Question: We are going to eat the Shabbat night meal at my parents’ house and we are then returning home to sleep. What is the earliest time we can light Shabbat candles at home?
Answer: One may not light Shabbat candles too much before the onset of Shabbat. Rather, one should light Shabbat candles close to the onset of Shabbat, approximately a half-hour or forty minutes before sunset, so that it is recognizable that these candles are being lit in honor of Shabbat and not for some purpose on Friday.
Thus, a woman who lights Shabbat candles two or three hours before sunset on Friday had not fulfilled the Mitzvah of lighting Shabbat candles and she may not recite a blessing on such a lighting.
However, the Gemara (Berachot 27a) states that Rav (the greatest of the Amoraim) would light Shabbat quite early and then pray Arvit of Shabbat. This seems puzzling since we have established that one may not light Shabbat candles too early on Friday afternoon.
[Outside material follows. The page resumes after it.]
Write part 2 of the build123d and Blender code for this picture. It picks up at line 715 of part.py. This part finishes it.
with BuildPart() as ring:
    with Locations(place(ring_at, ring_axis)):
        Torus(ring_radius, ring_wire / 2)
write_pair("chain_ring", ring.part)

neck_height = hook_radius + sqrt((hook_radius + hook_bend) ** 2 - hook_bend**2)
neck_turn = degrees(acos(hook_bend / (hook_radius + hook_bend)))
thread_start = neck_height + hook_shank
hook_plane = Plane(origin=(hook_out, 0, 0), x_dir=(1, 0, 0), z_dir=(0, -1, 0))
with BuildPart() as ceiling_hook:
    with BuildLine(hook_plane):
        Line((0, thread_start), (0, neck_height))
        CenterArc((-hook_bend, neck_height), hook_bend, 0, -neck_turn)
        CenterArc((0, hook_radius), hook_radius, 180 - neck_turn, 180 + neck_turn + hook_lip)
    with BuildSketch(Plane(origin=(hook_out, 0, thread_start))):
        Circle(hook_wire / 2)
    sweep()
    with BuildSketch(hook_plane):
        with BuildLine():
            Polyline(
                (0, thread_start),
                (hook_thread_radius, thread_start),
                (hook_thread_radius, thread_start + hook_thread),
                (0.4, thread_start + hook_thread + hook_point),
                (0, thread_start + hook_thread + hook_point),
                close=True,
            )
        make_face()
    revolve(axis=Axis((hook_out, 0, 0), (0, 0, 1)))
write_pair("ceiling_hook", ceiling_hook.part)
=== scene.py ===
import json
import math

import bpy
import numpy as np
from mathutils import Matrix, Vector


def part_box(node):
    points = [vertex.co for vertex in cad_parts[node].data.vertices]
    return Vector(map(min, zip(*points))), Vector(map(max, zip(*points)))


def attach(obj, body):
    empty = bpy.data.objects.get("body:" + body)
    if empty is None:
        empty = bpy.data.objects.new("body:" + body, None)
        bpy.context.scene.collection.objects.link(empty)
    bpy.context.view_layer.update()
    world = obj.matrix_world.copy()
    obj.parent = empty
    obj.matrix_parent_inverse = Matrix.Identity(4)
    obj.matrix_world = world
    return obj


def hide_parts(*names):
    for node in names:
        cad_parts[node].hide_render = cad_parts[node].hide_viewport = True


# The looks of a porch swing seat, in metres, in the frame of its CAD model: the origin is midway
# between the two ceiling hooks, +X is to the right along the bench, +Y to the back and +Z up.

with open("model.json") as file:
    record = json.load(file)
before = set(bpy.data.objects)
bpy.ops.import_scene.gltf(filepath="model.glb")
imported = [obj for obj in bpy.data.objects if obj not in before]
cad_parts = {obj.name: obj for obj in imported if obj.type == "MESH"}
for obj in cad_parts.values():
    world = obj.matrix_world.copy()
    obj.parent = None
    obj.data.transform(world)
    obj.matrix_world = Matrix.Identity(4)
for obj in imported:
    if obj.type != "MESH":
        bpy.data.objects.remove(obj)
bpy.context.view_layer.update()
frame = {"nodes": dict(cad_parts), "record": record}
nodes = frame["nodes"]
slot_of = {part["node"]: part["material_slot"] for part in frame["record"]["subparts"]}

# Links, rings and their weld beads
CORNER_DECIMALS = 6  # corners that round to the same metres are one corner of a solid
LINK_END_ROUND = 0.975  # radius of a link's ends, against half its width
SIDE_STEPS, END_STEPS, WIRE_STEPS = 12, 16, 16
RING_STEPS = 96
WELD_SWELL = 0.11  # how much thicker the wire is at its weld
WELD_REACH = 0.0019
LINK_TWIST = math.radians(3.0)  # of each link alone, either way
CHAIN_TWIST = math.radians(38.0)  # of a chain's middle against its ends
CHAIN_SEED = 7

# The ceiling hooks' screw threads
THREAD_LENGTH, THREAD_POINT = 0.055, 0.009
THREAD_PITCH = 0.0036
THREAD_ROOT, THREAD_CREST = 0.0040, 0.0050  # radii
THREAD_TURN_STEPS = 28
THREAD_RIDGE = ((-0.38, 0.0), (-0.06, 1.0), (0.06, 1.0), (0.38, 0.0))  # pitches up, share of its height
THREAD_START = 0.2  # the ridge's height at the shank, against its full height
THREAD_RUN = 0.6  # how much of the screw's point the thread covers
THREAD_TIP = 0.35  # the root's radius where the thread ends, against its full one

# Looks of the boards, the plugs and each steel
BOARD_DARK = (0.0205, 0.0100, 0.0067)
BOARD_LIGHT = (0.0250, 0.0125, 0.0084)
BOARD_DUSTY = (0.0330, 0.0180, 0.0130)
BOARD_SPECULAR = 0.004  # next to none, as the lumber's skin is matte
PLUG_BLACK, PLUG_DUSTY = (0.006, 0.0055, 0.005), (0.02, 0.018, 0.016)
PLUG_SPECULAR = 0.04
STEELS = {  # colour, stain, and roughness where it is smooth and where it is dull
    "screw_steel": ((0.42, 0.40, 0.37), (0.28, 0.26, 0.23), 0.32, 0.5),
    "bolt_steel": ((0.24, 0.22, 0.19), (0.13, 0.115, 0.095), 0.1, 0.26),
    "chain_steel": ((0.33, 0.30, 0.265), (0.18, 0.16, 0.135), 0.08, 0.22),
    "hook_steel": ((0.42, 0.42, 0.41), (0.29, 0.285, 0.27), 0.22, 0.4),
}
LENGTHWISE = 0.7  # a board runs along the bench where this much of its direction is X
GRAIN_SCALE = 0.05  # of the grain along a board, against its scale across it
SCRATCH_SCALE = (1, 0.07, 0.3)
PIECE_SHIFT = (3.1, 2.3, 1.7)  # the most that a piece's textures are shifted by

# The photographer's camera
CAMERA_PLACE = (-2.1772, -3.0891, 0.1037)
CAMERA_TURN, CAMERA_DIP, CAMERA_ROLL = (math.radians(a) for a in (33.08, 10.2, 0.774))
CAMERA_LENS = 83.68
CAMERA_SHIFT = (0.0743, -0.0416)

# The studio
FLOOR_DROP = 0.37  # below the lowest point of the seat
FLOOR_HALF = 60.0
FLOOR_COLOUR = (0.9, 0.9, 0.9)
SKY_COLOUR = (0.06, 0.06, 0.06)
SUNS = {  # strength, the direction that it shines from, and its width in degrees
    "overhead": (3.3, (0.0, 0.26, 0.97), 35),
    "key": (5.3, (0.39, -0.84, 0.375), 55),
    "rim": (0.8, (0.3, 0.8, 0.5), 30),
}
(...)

In order to interpret this Gemara, the great Rishonim explain that although in general, one may not light Shabbat candles too early, if a woman accepts the sanctity of Shabbat upon herself immediately following candle-lighting (or if Kabbalat Shabbat is recited immediately after candle-lighting), it is then permissible to light candles earlier since it is now recognizable that this candle-lighting is being done in honor of Shabbat. Maran Ha’Shulchan Aruch (Chapter 263) rules likewise.
Nevertheless, even so, one may never light earlier than “Pelag Ha’Mincha,” i.e., one and a quarter seasonal hours before nightfall (some rule that it is calculated before sunset).
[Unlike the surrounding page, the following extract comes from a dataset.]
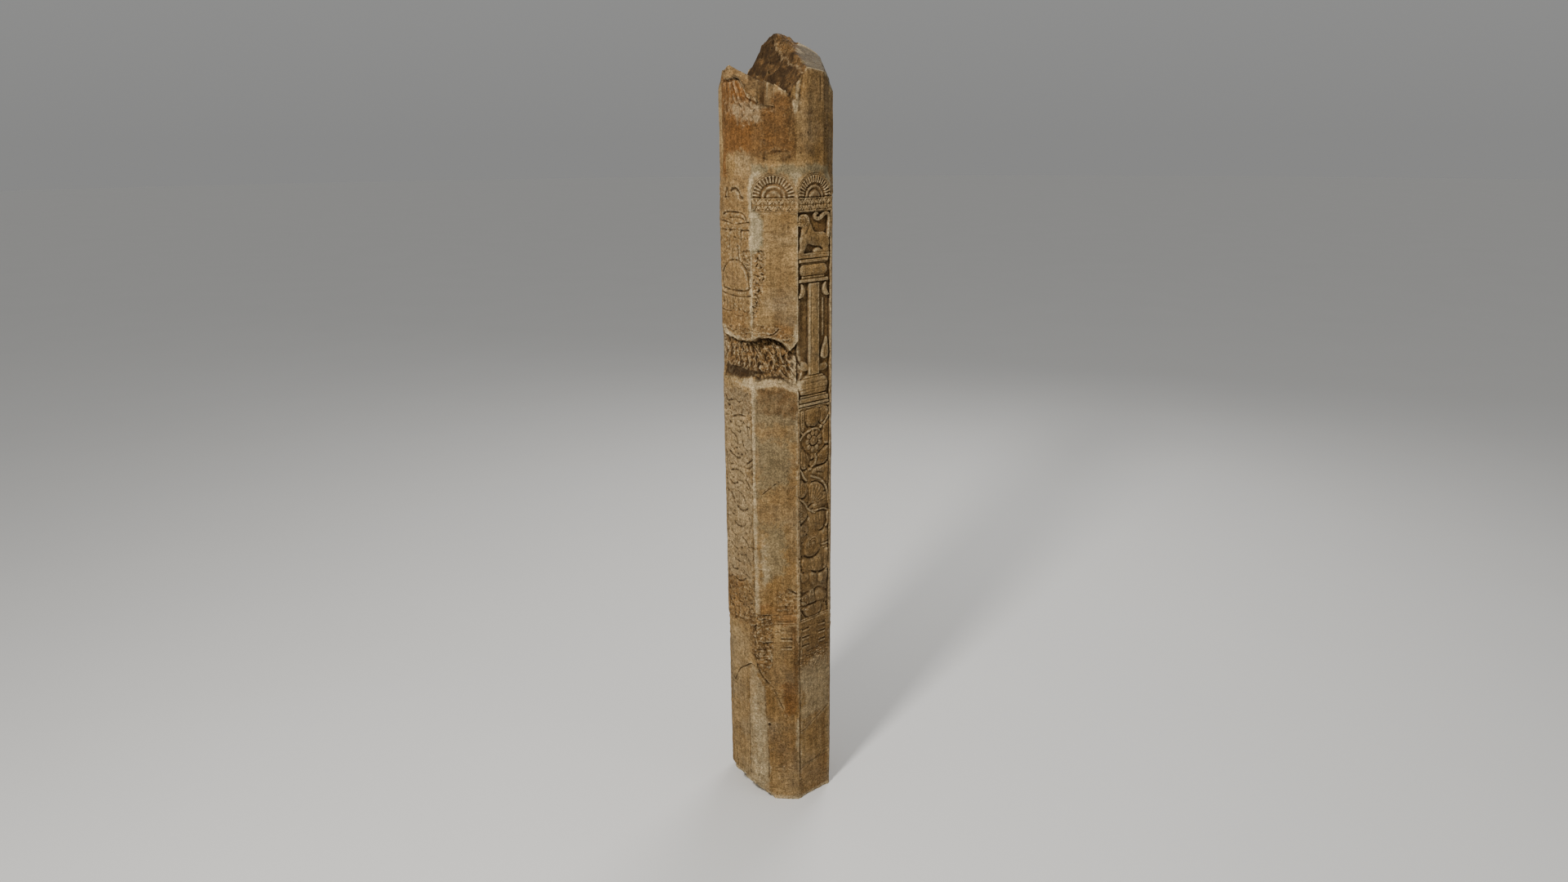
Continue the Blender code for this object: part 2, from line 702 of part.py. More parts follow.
def carve_faces(target, collection):
    bars = ((-25, -53), (24, 49))
    lotus, plain_lotus = half_lotus(PETALS), half_lotus(PLAIN_PETALS, PLAIN_STEPS)
    band, plain_band = flower_band(BAND_FLOWERS), flower_band(PLAIN_BAND_FLOWERS)
    wheel_centre, wheel_radius = LION.at(-2, 60), min(LION_HEIGHT / 2, HALF_FACE) * 0.92
    disc = circle(wheel_centre, wheel_radius, 2 * ARC_STEPS)
    carve(target, "lotus_0", 0, lotus + band, LOTUS_DEPTH, collection)
    carve(target, "railing_0", 0, railing_lines(((12, 47),)), SCROLL_DEPTH, collection)
    carve(target, "lotus_1", 1, lotus + band, LOTUS_DEPTH, collection)
    carve(target, "lion_panel", 1, pillar_panel(lion()), PANEL_DEPTH, collection)
    carve(target, "lion_lines", 1, lion_lines() + column_lines(), WORN_DEPTH, collection)
    carve(target, "scroll", 1, scroll_lines() + railing_lines(bars), SCROLL_DEPTH, collection)
    ring = half_ring(BAND.at(-6, 30), LOTUS_RADIUS * 0.53, LOTUS_RADIUS * 0.085, 10, 165)
    carve(target, "worn_ring", -1, [ring], SCROLL_DEPTH, collection)
    worn = stupa_lines() + worn_scroll_lines()
    carve(target, "stupa", -1, worn, WORN_DEPTH, collection)
    for face in (2, 4, 6):
        loops = plain_lotus + plain_band + railing_lines(bars)
        carve(target, f"lotus_{face}", face, loops, SCROLL_DEPTH, collection)
    carve(target, "lotus_3", 3, plain_lotus + plain_band, LOTUS_DEPTH, collection)
    carve(target, "wheel_panel", 3, pillar_panel(disc), PANEL_DEPTH, collection)
    carve(target, "wheel", 3, wheel(wheel_centre, wheel_radius), SCROLL_DEPTH, collection)
    carve(target, "creeper_3", 3, creeper_lines() + railing_lines(bars), SCROLL_DEPTH, collection)
    carve(target, "lotus_5", 5, plain_lotus + plain_band + stupa_lines(), LOTUS_DEPTH, collection)
    carve(target, "creeper_5", 5, creeper_lines() + railing_lines(bars), SCROLL_DEPTH, collection)


def build():
    clear_scene()
    parts = new_collection("stupa_railing_pillar")
    cutters = new_collection("cutters")
    pillar = add_object("railing_pillar", prism(), parts)
    pillar.data.materials.append(stone_material())
    cut_head_to_sixteen(pillar, cutters)
    break_head(pillar, cutters)
    wear_arrises(pillar, cutters)
    carve_faces(pillar, cutters)
    break_notch(pillar, cutters)
    break_foot(pillar, cutters)


build()
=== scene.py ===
"""The looks of the stupa railing pillar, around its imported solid.

The stone is one mesh: a grid wrapped round the shaft, whose points are moved by
what is carved, worn and broken there, closed by the broken head and the flat
underside, and then thinned. Lengths are in millimetres until the mesh is made.

Places on the shaft are (u, z): u runs along a face from its middle, to the
viewer's right, and z is the height above the foot. Faces are numbered by
eighths of a turn from the plain front face: 1 is the face with the lion, -1 the
face with the stupa.
"""

from math import cos, hypot, pi, radians, sin, tan

import bpy
import numpy as np
from mathutils import Matrix, Vector


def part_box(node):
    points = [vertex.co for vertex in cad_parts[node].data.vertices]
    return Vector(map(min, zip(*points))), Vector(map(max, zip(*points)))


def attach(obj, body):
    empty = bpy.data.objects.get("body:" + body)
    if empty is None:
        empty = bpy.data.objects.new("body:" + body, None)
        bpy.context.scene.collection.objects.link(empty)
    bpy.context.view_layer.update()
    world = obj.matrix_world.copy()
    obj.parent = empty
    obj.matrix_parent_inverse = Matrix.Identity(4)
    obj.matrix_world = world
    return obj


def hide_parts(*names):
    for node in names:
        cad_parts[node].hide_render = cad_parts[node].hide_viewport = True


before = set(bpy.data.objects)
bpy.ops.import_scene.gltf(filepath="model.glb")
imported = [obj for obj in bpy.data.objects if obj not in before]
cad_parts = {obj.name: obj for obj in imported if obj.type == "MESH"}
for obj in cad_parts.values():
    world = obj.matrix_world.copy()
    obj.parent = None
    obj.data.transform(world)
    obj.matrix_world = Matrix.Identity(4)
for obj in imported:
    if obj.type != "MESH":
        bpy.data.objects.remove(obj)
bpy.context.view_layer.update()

MM = 0.001
NODE = "railing_pillar"
LOW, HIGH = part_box(NODE)

# The eight-sided section
SIDES = 8
EIGHTH = 2 * pi / SIDES
INRADIUS = (HIGH.x - LOW.x) / 2 / MM
ARRIS_RADIUS = INRADIUS / cos(EIGHTH / 2)
FACE_WIDTH = 2 * INRADIUS * tan(EIGHTH / 2)
HALF_FACE = FACE_WIDTH / 2
FACES = range(-3, 5)
SHOWN_FACES = (-1, 0, 1)

# Heights of the registers, from the foot up
RAIL_LOW, RAIL_TOP = 548, 663
SCROLL_TOP = 1378
PANEL_LOW = 1378
BAND_LOW, BAND_TOP = 1976, 2017
SPANDREL_LOW = 2042
HEAD_LOW = BAND_TOP + HALF_FACE
HEAD_HEIGHT = 412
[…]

(The time for nightfall, i.e., “Tzet Ha’Kochavim”, can be found in most quality halachic calendars. Some list the time of “Pelag Ha’Mincha” as well. One who does not have such a calendar should calculate thirteen and a half seasonal minutes after sunset as nightfall. One and a quarter seasonal hours before nightfall is “Pelag Ha’Mincha”. “Seasonal hours” can be calculated by dividing the day from sunrise to sunset into twelve equal parts. Each one of these parts is a “seasonal hour”. Each seasonal hour contains sixty seasonal minutes such that, in the winter, these minutes are shorter than regular minutes and, in the summer, they are longer.
Summary: One should not light Shabbat candles too early; rather, Shabbat candles should be lit from approximately a half-hour before sunset. One who wishes to light earlier may do so from the time of “Pelag Ha’Mincha” which is one and a quarter seasonal hours before nightfall, provided that one accepts the sanctity of Shabbat immediately following candle-lighting.